Within the entries below, find the portion that opens with the line containing "choke_divider();" and closes with the line containing "low, high = Vector((1e9,)". Retype that portion exactly and only.

[BEGIN SUPPLIED ENTRIES]

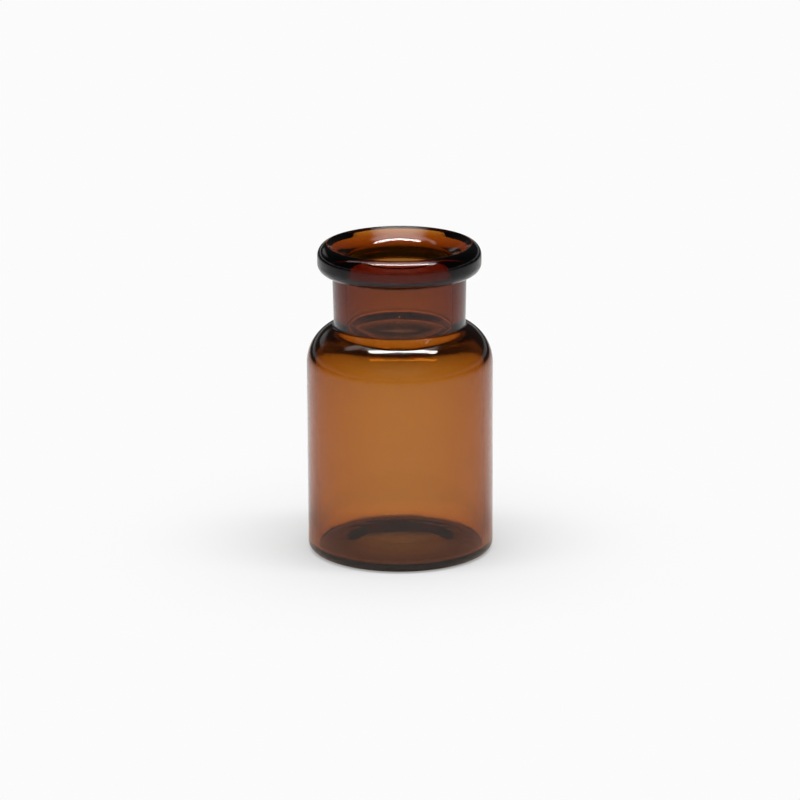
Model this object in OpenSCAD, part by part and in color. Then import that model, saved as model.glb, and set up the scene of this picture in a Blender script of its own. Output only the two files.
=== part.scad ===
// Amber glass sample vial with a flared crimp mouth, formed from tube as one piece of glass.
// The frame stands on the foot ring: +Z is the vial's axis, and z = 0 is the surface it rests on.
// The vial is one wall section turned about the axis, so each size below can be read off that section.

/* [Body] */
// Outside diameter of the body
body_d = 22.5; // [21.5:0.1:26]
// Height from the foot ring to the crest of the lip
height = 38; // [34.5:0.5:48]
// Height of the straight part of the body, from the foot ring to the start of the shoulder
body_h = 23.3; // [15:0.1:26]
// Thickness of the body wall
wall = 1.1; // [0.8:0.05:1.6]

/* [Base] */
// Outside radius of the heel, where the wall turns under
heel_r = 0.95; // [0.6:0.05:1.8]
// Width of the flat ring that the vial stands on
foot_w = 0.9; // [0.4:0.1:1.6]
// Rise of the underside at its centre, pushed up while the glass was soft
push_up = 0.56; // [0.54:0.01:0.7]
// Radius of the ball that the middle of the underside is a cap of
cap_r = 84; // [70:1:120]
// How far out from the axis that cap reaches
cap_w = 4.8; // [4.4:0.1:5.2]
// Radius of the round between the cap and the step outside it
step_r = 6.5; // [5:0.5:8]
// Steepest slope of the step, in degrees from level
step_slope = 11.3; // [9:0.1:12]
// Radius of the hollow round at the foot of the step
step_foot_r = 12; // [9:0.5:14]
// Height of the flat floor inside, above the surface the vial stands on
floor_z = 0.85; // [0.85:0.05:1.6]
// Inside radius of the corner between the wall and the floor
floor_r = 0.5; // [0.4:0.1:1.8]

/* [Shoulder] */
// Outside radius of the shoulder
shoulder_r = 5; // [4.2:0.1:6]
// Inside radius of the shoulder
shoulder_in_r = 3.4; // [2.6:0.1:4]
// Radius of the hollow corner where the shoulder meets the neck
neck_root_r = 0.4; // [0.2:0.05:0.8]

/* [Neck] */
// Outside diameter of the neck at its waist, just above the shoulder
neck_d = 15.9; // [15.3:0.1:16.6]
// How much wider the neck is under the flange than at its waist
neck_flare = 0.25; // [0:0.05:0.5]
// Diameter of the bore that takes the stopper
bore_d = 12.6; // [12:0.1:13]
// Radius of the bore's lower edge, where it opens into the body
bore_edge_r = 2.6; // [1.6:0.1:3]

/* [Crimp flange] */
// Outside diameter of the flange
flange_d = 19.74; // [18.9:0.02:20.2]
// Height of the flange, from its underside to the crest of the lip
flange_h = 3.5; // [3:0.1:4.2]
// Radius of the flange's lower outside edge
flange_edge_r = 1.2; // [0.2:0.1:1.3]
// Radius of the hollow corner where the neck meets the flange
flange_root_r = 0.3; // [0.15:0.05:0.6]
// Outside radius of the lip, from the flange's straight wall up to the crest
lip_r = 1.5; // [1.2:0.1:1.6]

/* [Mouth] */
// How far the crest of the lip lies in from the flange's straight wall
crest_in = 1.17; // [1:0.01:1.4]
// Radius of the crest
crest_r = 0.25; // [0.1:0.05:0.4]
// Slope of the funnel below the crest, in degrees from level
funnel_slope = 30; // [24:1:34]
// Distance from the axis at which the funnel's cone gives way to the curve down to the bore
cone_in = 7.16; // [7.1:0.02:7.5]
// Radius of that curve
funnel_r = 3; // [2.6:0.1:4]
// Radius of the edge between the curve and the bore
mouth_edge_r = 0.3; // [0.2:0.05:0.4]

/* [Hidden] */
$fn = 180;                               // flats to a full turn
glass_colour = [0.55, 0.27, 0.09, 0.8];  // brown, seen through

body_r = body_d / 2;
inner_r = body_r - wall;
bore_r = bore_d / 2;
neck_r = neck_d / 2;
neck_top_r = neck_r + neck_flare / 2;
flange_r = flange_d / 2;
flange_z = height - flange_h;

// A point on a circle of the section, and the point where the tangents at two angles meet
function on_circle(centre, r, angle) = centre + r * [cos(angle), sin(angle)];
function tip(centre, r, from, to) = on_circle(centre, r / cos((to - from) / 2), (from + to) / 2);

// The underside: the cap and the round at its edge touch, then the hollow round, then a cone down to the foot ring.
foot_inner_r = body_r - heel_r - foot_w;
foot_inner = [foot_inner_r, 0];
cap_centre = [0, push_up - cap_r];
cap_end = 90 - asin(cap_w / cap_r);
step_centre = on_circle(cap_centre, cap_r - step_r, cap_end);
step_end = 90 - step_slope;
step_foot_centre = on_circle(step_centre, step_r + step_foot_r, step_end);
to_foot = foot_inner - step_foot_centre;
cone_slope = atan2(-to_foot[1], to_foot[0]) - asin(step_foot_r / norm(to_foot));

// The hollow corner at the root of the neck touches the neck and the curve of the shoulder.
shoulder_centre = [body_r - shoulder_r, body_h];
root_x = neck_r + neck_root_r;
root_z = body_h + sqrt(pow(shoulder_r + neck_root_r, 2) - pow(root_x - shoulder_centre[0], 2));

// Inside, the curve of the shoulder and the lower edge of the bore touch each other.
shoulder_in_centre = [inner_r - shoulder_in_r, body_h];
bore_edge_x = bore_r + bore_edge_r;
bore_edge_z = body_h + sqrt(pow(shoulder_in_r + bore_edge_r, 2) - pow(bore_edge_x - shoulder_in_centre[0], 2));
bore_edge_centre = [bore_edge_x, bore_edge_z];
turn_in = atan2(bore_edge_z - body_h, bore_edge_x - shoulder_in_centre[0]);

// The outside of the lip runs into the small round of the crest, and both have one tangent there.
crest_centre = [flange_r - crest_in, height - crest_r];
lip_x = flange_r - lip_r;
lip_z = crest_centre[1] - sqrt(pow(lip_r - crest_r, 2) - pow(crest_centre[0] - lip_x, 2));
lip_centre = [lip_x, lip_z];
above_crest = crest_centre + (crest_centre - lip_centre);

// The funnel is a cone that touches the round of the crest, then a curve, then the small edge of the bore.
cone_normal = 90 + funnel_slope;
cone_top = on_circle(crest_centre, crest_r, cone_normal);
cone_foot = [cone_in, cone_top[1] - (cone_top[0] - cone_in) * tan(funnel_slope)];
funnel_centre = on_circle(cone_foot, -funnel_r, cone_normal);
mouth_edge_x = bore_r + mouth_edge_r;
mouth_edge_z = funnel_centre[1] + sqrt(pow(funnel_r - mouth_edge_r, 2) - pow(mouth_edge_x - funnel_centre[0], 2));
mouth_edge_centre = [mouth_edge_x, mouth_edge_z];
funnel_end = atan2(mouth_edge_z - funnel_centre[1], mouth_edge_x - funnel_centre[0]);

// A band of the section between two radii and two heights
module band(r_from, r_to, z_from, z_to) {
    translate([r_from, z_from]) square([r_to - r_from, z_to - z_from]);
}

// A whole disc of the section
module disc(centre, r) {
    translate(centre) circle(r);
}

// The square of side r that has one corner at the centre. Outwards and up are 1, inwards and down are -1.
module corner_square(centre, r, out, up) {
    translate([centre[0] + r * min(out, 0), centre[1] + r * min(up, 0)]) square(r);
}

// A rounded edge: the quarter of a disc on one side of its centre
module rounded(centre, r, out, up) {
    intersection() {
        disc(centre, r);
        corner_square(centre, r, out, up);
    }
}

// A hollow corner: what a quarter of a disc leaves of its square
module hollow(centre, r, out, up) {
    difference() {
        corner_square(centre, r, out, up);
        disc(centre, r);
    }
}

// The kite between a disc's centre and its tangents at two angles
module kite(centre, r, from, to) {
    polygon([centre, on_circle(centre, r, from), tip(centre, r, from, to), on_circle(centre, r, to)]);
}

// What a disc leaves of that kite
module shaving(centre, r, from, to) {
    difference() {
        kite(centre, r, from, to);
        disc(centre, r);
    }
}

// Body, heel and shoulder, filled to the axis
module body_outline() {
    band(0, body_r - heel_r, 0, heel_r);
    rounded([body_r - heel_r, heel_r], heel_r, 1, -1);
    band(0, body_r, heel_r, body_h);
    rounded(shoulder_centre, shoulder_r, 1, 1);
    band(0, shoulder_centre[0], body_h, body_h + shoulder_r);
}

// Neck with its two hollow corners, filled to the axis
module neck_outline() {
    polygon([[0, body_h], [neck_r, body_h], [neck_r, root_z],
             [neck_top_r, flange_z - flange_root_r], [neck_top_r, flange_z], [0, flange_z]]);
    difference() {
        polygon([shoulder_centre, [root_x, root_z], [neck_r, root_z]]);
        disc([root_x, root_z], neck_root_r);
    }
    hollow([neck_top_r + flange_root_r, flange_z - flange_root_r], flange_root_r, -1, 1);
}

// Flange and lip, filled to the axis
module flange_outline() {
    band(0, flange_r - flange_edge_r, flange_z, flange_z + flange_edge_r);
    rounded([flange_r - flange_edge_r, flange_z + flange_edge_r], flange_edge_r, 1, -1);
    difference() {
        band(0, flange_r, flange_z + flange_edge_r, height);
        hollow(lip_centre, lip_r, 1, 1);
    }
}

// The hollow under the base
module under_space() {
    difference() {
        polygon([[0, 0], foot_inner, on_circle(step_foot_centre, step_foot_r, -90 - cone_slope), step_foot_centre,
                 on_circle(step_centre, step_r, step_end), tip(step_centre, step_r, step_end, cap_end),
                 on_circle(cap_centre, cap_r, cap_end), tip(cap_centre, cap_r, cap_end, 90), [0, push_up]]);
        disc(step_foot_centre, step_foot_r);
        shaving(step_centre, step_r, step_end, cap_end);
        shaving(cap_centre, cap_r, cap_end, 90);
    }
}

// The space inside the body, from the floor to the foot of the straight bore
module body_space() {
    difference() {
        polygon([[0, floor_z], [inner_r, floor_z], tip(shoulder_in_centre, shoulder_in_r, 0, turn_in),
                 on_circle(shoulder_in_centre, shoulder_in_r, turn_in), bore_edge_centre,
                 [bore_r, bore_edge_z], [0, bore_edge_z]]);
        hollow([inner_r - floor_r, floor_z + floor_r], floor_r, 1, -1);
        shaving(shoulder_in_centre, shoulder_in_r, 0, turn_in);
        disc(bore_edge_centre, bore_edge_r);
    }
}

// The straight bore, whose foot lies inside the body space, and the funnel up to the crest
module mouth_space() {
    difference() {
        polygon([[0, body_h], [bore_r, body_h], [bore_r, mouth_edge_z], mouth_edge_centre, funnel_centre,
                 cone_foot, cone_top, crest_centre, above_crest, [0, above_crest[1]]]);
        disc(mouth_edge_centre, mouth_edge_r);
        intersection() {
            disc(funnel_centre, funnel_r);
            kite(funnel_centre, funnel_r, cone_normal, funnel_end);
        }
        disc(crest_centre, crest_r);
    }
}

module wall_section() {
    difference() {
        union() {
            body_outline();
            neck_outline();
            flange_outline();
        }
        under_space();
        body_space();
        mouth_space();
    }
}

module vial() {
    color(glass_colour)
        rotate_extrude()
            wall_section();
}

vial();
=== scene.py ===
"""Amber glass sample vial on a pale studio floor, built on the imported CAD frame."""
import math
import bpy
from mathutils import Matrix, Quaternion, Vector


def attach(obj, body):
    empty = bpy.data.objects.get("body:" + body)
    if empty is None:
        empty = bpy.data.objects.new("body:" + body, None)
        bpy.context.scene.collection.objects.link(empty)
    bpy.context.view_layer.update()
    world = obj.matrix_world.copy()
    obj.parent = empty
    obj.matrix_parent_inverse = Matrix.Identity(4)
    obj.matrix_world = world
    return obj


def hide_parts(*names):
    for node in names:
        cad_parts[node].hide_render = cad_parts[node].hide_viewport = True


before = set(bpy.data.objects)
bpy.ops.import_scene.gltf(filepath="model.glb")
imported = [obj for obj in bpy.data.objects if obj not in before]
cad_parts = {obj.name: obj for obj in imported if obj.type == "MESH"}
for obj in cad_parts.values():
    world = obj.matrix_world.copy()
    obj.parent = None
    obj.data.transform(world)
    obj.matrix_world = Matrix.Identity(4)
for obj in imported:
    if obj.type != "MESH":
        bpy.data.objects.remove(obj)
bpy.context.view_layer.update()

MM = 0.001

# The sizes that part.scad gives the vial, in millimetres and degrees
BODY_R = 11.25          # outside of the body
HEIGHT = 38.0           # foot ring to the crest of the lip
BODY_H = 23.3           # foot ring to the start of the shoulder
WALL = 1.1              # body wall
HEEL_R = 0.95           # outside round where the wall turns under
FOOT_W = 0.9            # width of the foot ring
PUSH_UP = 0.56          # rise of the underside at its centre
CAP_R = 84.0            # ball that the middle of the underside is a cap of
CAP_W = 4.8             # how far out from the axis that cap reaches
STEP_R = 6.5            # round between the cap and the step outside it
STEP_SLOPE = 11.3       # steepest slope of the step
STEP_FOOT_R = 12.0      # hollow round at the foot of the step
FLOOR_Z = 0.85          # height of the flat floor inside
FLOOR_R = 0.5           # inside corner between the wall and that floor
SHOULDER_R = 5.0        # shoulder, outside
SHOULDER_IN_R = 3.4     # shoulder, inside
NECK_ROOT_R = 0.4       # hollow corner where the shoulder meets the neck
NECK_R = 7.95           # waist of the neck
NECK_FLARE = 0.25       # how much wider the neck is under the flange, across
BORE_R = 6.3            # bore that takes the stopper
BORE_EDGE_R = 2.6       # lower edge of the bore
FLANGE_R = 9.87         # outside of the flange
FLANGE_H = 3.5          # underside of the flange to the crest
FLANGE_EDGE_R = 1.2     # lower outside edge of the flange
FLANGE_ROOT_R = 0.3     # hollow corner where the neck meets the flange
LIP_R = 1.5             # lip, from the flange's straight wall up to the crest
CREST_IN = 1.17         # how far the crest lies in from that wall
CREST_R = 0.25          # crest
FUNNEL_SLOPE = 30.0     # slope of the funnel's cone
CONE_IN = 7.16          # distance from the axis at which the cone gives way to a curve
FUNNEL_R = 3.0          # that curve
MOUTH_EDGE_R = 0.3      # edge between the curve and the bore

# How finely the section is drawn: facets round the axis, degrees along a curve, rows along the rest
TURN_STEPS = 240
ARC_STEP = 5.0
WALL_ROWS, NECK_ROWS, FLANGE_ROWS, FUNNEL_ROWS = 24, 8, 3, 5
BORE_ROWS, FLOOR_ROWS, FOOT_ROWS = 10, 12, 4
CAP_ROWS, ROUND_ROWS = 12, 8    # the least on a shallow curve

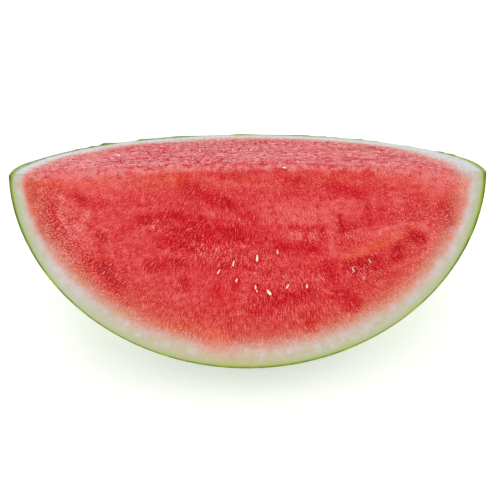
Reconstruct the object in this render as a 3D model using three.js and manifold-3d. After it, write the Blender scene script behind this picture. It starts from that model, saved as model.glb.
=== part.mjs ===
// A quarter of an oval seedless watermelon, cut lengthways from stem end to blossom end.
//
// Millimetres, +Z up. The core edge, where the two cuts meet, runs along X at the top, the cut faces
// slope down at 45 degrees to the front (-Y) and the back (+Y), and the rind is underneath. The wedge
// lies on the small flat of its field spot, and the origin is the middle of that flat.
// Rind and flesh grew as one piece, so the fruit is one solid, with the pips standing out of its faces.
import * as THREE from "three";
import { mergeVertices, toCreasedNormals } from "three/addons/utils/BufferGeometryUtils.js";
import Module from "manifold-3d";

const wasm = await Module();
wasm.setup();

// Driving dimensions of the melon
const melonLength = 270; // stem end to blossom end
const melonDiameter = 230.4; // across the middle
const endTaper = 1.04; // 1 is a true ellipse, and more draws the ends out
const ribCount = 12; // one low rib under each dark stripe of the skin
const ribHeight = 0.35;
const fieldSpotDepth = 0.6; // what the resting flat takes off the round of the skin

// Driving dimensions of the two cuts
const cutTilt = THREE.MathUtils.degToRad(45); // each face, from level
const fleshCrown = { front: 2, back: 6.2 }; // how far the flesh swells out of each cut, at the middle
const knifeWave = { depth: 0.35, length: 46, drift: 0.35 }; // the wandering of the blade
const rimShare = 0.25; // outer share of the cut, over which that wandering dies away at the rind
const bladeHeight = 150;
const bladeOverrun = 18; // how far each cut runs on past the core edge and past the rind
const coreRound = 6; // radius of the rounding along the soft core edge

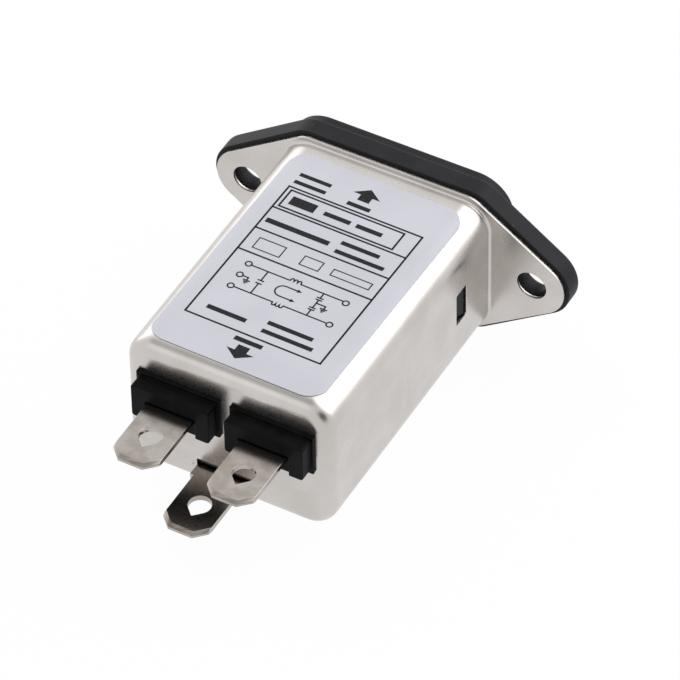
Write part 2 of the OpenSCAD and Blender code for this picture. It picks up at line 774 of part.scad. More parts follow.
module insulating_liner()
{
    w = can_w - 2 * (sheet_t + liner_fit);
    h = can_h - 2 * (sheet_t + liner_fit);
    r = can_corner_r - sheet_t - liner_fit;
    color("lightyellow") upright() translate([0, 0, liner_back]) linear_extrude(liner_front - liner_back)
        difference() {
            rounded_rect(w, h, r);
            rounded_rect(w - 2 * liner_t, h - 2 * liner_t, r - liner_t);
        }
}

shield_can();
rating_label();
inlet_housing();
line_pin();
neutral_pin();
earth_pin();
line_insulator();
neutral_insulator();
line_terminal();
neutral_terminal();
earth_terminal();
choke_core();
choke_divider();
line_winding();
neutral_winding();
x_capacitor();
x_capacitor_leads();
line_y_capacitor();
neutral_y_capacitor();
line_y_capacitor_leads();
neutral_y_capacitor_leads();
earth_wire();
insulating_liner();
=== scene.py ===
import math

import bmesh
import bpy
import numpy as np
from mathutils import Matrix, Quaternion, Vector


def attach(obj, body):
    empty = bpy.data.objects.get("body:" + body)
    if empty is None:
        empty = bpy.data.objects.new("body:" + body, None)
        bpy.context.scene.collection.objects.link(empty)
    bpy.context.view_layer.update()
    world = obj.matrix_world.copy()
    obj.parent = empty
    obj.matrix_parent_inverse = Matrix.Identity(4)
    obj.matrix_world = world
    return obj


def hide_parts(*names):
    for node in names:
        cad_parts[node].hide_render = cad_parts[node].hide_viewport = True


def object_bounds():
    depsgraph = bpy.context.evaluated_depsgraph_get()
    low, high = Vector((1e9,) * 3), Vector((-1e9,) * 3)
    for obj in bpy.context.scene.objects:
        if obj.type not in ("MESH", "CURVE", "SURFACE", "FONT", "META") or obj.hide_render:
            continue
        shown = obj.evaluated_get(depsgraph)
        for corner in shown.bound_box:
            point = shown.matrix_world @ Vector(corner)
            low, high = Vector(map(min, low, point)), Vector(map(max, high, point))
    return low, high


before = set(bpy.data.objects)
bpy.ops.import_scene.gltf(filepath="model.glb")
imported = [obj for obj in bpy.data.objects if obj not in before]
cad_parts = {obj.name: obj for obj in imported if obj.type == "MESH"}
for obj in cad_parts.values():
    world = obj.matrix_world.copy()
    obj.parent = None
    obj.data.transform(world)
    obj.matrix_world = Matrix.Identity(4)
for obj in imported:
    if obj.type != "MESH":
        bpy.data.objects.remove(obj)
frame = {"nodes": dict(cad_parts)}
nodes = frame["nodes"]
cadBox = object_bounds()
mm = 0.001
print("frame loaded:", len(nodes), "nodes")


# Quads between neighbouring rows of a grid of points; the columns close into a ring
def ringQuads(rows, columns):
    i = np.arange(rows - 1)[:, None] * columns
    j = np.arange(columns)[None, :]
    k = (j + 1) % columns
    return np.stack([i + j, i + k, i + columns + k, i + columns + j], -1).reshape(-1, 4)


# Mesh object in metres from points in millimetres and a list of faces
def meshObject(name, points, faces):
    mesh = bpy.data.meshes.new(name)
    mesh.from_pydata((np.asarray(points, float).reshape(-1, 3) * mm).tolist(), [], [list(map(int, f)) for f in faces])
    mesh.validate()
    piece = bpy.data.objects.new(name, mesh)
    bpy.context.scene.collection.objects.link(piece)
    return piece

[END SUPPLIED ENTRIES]

THE OUTPUT
choke_divider();
line_winding();
neutral_winding();
x_capacitor();
x_capacitor_leads();
line_y_capacitor();
neutral_y_capacitor();
line_y_capacitor_leads();
neutral_y_capacitor_leads();
earth_wire();
insulating_liner();
=== scene.py ===
import math

import bmesh
import bpy
import numpy as np
from mathutils import Matrix, Quaternion, Vector


def attach(obj, body):
    empty = bpy.data.objects.get("body:" + body)
    if empty is None:
        empty = bpy.data.objects.new("body:" + body, None)
        bpy.context.scene.collection.objects.link(empty)
    bpy.context.view_layer.update()
    world = obj.matrix_world.copy()
    obj.parent = empty
    obj.matrix_parent_inverse = Matrix.Identity(4)
    obj.matrix_world = world
    return obj


def hide_parts(*names):
    for node in names:
        cad_parts[node].hide_render = cad_parts[node].hide_viewport = True


def object_bounds():
    depsgraph = bpy.context.evaluated_depsgraph_get()
    low, high = Vector((1e9,) * 3), Vector((-1e9,) * 3)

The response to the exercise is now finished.